Funders and commissioners also expect consistency across teams. If one service closes recanted concerns immediately while another escalates all of them, the provider lacks a controlled safeguarding approach.

Regulators and protective services reviewers focus on traceability. They need to see who reviewed the recantation, what information was considered, what threshold applied, and why the decision was safe.

How services make recantation decisions defensible

Providers should use a simple rule: recantation changes the evidence picture; it does not erase it.

A defensible reassessment should show:

  • What was originally disclosed.
  • How and when the account changed.
  • Whether pressure, fear, dependency, or coercion may be present.
  • Whether the person remains at risk.
  • Whether others may be at risk.
  • Whether mandatory reporting duties still apply.
  • What follow-up support or monitoring is required.

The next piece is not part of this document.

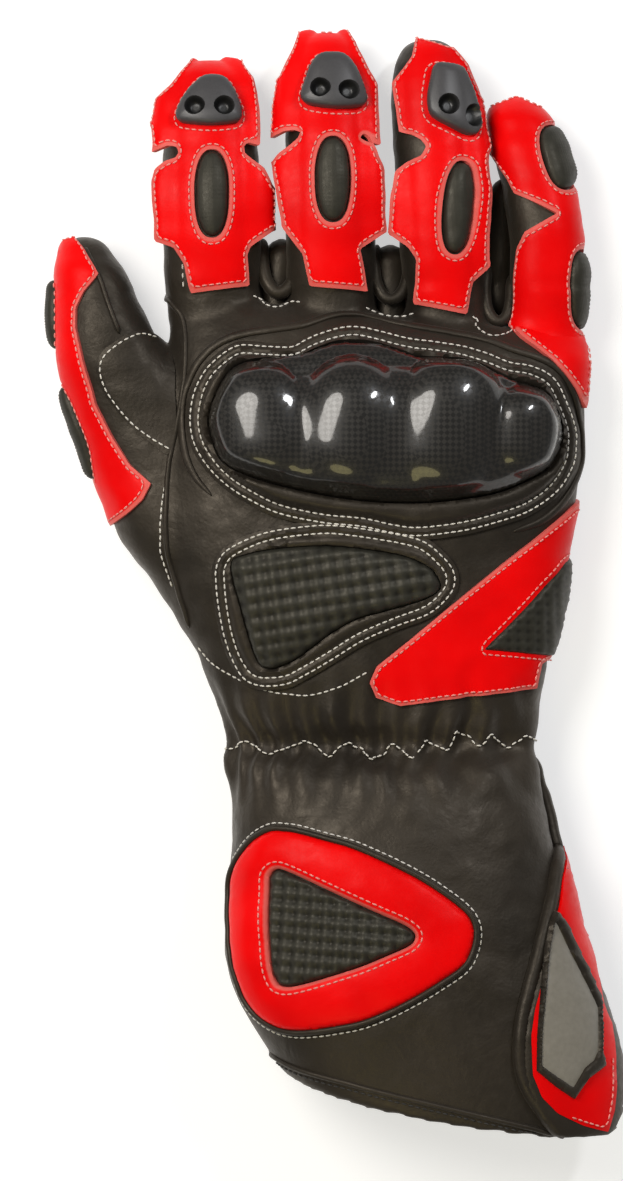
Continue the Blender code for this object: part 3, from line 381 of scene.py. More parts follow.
def applied(piece):
    """The piece with its modifiers turned into plain mesh."""
    mesh = bpy.data.meshes.new_from_object(piece.evaluated_get(bpy.context.evaluated_depsgraph_get()))
    piece.modifiers.clear()
    piece.data = mesh
    return piece


def read(items, name, width=3, kind=np.float32):
    """An array with one row for each item of a mesh."""
    values = np.empty(len(items) * width, kind)
    items.foreach_get(name, values)
    return values.reshape(-1, width)


def relax(points, edges, rounds, pull=0.5):
    """Moves each point towards the middle of its neighbours, a few times over."""
    counts = np.bincount(edges.ravel(), minlength=len(points))[:, None]
    for _ in range(rounds):
        total = np.zeros_like(points)
        np.add.at(total, edges[:, 0], points[edges[:, 1]])
        np.add.at(total, edges[:, 1], points[edges[:, 0]])
        points = points + pull * (total / np.maximum(counts, 1) - points)
    return points


def melt():
    points, faces, start = [], [], 0
    for some_points, some_faces in glove_lofts():
        points.append(some_points)
        faces += [tuple(start + i for i in face) for face in some_faces]
        start += len(some_points)
    skin = mesh_object("leather_skin", np.vstack(points), faces)
    remesh = skin.modifiers.new("melt", "REMESH")
    remesh.mode, remesh.voxel_size, remesh.use_smooth_shade = "VOXEL", SKIN_VOXEL, True
    return applied(skin)


skin = melt()
print("skin faces:", len(skin.data.polygons))

# %% [markdown]
# Worn leather is never as smooth as a loft. The elastic at the wrist draws the skin into folds that run
# along the arm, and the fingers and the cuff crease where they bend. Folds this deep need real shape, so
# each point of the skin moves in or out by noise that is stretched along the fold.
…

This keeps the decision balanced. It avoids assuming the original concern was true, but it also avoids assuming the changed account removes all risk.

Final view

Safeguarding decisions fail when services treat recantation as case closure instead of risk reassessment. A changed account may be a genuine correction, but it may also reflect fear, coercion, trauma, dependency, or pressure.

The provider’s responsibility is to preserve both accounts, assess current risk, consider consent, review reporting duties, and record why the final decision was made.

This protects the person because their changed account is respected without allowing hidden risk to disappear. It protects staff because they are not left to make complex decisions without governance support. It protects the provider because the decision trail can withstand scrutiny.

Strong safeguarding systems do not need certainty before acting. They need a disciplined route for reviewing uncertainty.

Without that route, recantation can become false reassurance. With it, the service can show that rights, risk, and protection were actively governed.